Пан Спортсмен застегнулся на все пуговицы и побрел к выходу, где и встретился с нами.
– Все из-за вас! - буркнул он. - Ну ничего! Я из вас все-таки Пеле сделаю!
– Секундомер оставьте, - сказал ему Алешка. - И свисток.
Пан Спортсмен хлопнул дверью. С той стороны.
А к нам подошел наш усердный трудовик, пожал нам руки и сообщил, что он по-настоящему исправил глобус. И теперь Австралия снова находится там, где ей положено, - очень далеко от Европы. В другом полушарии.
Вся школа, конечно, уже знала о наших подвигах - директор не стал их скрывать от широкой общественности. Нас хвалили, поздравляли. Нами гордились и восхищались.
Все это было, конечно, приятно. Но ружьишко-то опять плакало.
На классном собрании Бонифаций сообщил нам решение высокого новогоднего жюри. В Петербург на каникулах поедет не один какой-то класс - победитель конкурса, а сводная группа. Из самых артистичных исполнителей. Ну, конечно, крысята из шестого «А», Дедка из «Репки», Аленушка без козленочка. А повезет эту сборную наш любимый безотказный трудовик Иван Ильич.
– А у него глобус уже в порядке? - не удержался я. - А то завезет их куда-нибудь в Европейскую Австралию.
– Не переживай, - не менее ехидно ответил Бонифаций. - Твой брат тоже поедет; если надо - подскажет. Он большой знаток географии. И, кстати, в жюри его очень хвалили. Но почему-то за «великолепно созданный образ Зайчика в фартуке»…
Зайчик, Кенгуру, Тушканчик - какая разница. Главное - прыгал хорошо, с увлечением.
А Бонифаций добавил, переходя к итогам полугодия:
– Дима, если бы я преподавал вам курс юридических наук, ты получил бы заслуженную пятерку. А вот по литературе…
От дальнейших упреков меня спас голос директора по школьной трансляции:
– Внимание! Всему личному составу нашего подразделения срочно явиться в актовый зал! Форма одежды - парадная!

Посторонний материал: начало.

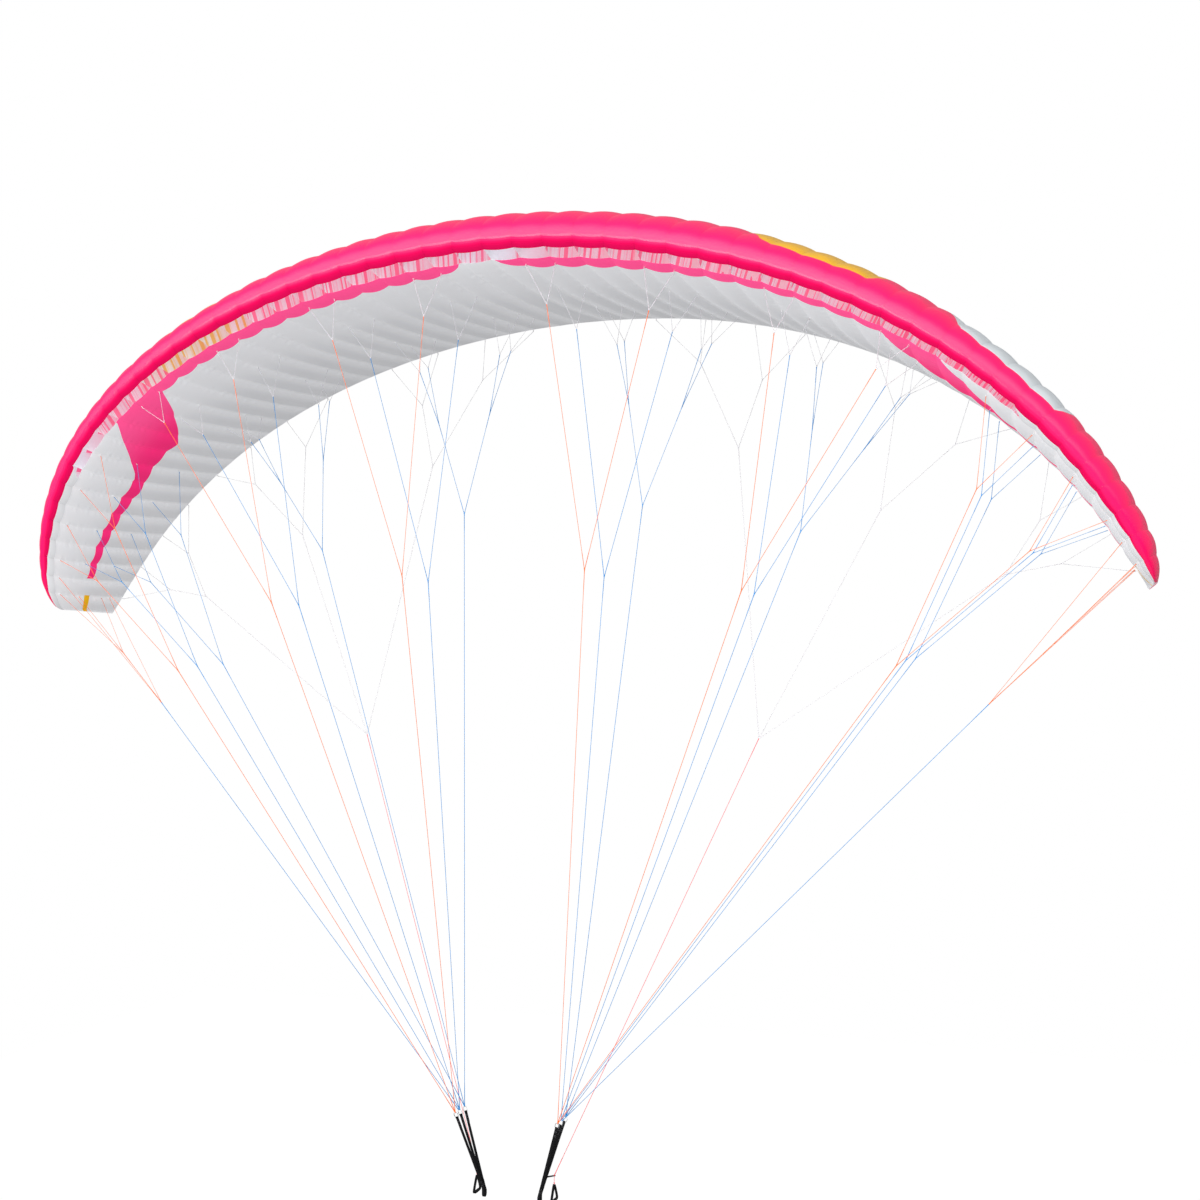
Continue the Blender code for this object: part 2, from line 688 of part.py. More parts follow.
def brake_guide():
    """The ring on the rear riser that the brake line runs through, with its tab."""
    bpy.ops.mesh.primitive_torus_add(major_segments=16, minor_segments=8, major_radius=GUIDE_RADIUS,
                                     minor_radius=GUIDE_WIRE, location=GUIDE)
    ring_object = bpy.context.object
    ring = bmesh.new()
    ring.from_mesh(ring_object.data)
    bmesh.ops.transform(ring, matrix=ring_object.matrix_world, verts=ring.verts)
    bpy.data.objects.remove(ring_object, do_unlink=True)
    foot, eye, along, across = riser_axes("c")
    face = along.cross(across)
    near = foot + along * (GUIDE.z - foot.z) / along.z
    reach = (GUIDE - near).normalized()
    tab = box_between(near, GUIDE - reach * GUIDE_RADIUS, GUIDE_TAB, WEBBING, Vector((0, 0, 1)))
    for vert in tab.verts:
        if (vert.co - near).length < GUIDE_TAB:
            vert.co += reach * (WEBBING / 2 + GAP - (vert.co - foot).dot(face)) / reach.dot(face)
    add_pair("brake_guide", combine(ring, tab, "UNION"), "dark_ring")


def toggle_outline(half, floor, shoulder, peak, neck):
    """Triangular outline in y and z, with cut lower corners."""
    right = [(half - TOGGLE_CORNER, floor), (half, floor + TOGGLE_CORNER), (half, shoulder), (neck, peak)]
    return [(GUIDE.y + y, z) for y, z in right] + [(GUIDE.y - y, z) for y, z in right[::-1]]


def toggle(side):
    """The brake handle, its hand hole right through."""
    outer, hole = (toggle_outline(*sizes) for sizes in TOGGLE_OUTLINES)
    name = "toggle_" + side_name(side)
    axis = GUIDE if side > 0 else mirrored(GUIDE)
    flat_ring(name, axis.x, outer, hole, TOGGLE_DEPTH / 2, "toggle_webbing", axis)


def toggle_line():
    """The short line from the guide down to the toggle."""
    bottom = Vector((GUIDE.x, GUIDE.y, TOGGLE_TOP + GAP))
    top = GUIDE - Vector((0, 0, GAP))
    line = box_between(bottom, top, 2 * MAIN_HALF, 2 * MAIN_HALF, Vector((1, 0, 0)))
    add_pair("toggle_line", line, "orange_line", GUIDE)


# The canopy, by sections between named seams: name, first seam, last seam
SECTIONS = (
    ("centre", -CENTRE_END, CENTRE_END),
    ("middle_left", CENTRE_END, MIDDLE_END), ("outer_left", MIDDLE_END, TIP_END),
    ("middle_right", -MIDDLE_END, -CENTRE_END), ("outer_right", -TIP_END, -MIDDLE_END),
)
for section, first_seam, last_seam in SECTIONS:
    skin_panel("upper_skin_" + section, first_seam, last_seam, False, "pink_cloth")
    skin_panel("lower_skin_" + section, first_seam, last_seam, True, "grey_cloth")
    inner = range(first_seam, last_seam + 1, 2)
    if section.startswith("middle"):
        inner = [seam for seam in inner if abs(seam) != CENTRE_END]
    if section.startswith("outer"):
        inner = [seam for seam in inner if abs(seam) != MIDDLE_END]
    rib_set("ribs_" + section, inner)

line_tree("lines_a", "a", link_top("a"), "orange_line")
line_tree("lines_b", "b", link_top("b", -0.002), "blue_line")
line_tree("lines_c", "c", link_top("c"), "blue_line")
line_tree("lines_tip", "tip", link_top("b", 0.006), "blue_line")
line_tree("lines_brake", "brake", GUIDE + Vector((0, 0, GAP / 2)), "pale_line")
brake_guide()
toggle_line()
for riser_row in RISERS:
    riser(riser_row)
for wing_side in (1, -1):
    hang_loop(wing_side)
    toggle(wing_side)
    for riser_row in RISERS:
        link(riser_row, wing_side)
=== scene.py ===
# %% [markdown]
# A light paraglider in flight, dressed for a render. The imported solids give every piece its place: this
# lesson loads them, builds the cloth, lines and webbing around them, and puts them before a soft white
# studio. All sizes are metres, +Z is up and the wing flies towards -Y.

# %% Load the frame
import json
import math
from functools import partialmethod

import bmesh
import bpy
import numpy as np
from mathutils import Matrix, Vector

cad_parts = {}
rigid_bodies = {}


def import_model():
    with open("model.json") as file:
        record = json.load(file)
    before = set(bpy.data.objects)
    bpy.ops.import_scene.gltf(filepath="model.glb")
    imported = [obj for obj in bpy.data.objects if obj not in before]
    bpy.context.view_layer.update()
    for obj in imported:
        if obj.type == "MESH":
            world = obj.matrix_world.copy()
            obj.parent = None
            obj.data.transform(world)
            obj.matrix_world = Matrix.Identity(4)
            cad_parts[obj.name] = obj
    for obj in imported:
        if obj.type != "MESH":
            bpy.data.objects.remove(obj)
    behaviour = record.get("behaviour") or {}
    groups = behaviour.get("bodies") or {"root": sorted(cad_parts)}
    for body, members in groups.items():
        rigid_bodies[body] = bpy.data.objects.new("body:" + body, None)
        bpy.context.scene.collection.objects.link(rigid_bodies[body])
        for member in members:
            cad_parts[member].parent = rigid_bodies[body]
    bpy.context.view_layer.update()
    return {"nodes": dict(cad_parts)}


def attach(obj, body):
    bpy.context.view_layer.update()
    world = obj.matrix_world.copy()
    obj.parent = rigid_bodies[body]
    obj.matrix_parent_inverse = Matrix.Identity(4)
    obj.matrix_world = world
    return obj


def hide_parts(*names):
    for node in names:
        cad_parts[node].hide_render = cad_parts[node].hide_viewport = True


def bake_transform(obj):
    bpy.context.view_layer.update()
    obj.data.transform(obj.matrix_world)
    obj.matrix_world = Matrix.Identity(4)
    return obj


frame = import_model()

scene = bpy.context.scene

# %% [markdown]
# A wing's shape is a rule, not a list of points. Its plan is close to an ellipse, its arc bends more and
# more towards the tips, and every section is the same aerofoil. The functions below take a place along the
# span, counted in half cells from the middle (seams odd, crests even), and a place along the chord, and
# give a point of the cloth. They work on whole arrays at once, so that a fine mesh takes no time.

# %% Canopy rule
HALF_SPAN, CHORD, PLAN_REACH, PLAN_POWER = 5.03, 2.517, 0.9492, 1.755
CELL_WIDTH, TIP_END, CENTRE_END, MIDDLE_END, INTAKE_END = 0.2125, 53, 17, 35, 37
REFERENCE, CROWN_HEIGHT, ARC_LINEAR, ARC_CUBIC = 0.30, 6.397, 0.849, 0.333
SWEEP_START, SWEEP_2, SWEEP_4 = -0.031, -0.3115, 0.848
PITCH_MIDDLE, PITCH_TIP = -0.018, 0.042
THICKNESS, CAMBER, CAMBER_AT, TIP_TAPER_FROM, TIP_THICKNESS = 0.158, 0.022, 0.3, 0.94, 0.22
TIP_CUT_FROM, TIP_CUT = 49.5, 0.16
NOSE_LIP, INTAKE_LIP, CLOSED_LIP = 0.027, 0.0736, 0.0732
PUFF_UPPER, PUFF_LOWER = 0.07, 0.05
PUCKER_UPPER, PUCKER_LOWER = 0.0008, 0.0011
SKIN_DEPTH, SKIN_DEPTH_FROM, SIDE_CELLS, FOLDS_FROM = 0.0022, 0.06, 0.85, 0.12
ROWS = {"A": 0.115, "B": 0.349, "C": 0.665, "D": 0.785, "TE": 1.0}

ARC_STEPS = np.linspace(0.0, HALF_SPAN, 800)
ARC_SLOPE = ARC_LINEAR * ARC_STEPS / HALF_SPAN + ARC_CUBIC * (ARC_STEPS / HALF_SPAN) ** 3
ARC_STEP = ARC_STEPS[1]


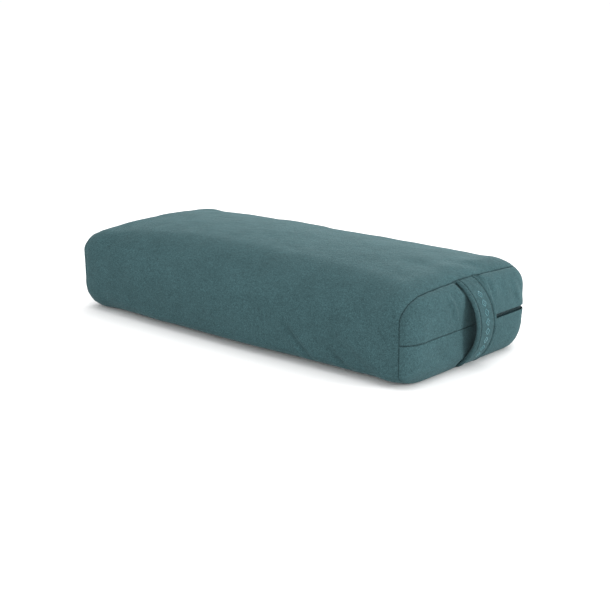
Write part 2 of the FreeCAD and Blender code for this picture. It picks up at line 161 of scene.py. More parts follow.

В актовом зале, где собралась и шумела вся школа, стояли на сцене два подполковника - наш, школьный, и начальник нашего отделения милиции.
Это завершался наш триумф.
Директор разыскал нас глазами и скомандовал зычным голосом:
– Оболенские! На сцену - шагом марш! Оба-два!
Мы выбрались из тесных рядов нашего подразделения и встали рядом с директором, а другой подполковник начал говорить торжественную речь.
Он сообщил о том, что мы натворили, суровым служебным языком и таким же языком выразил нам благодарность и стал зачитывать почетную грамоту, которой нас наградило управление внутренних дел.
В самый разгар его речи скрипнула дверь, и зычный голос с порога «поддержал» подполковника.
– И правильно! Вылитые хулиганы! По ночам звонят, пугают. На учителей клевещут. Их надо из школы выгнать!
Это была Анна Степановна. Она пришла на нас жаловаться и угодила прямо в актовый зал. А когда увидела, что мы, смущенные, переминаемся с ноги на ногу на сцене рядом с директором и милиционером, не совсем правильно оценила ситуацию. С точностью до наоборот.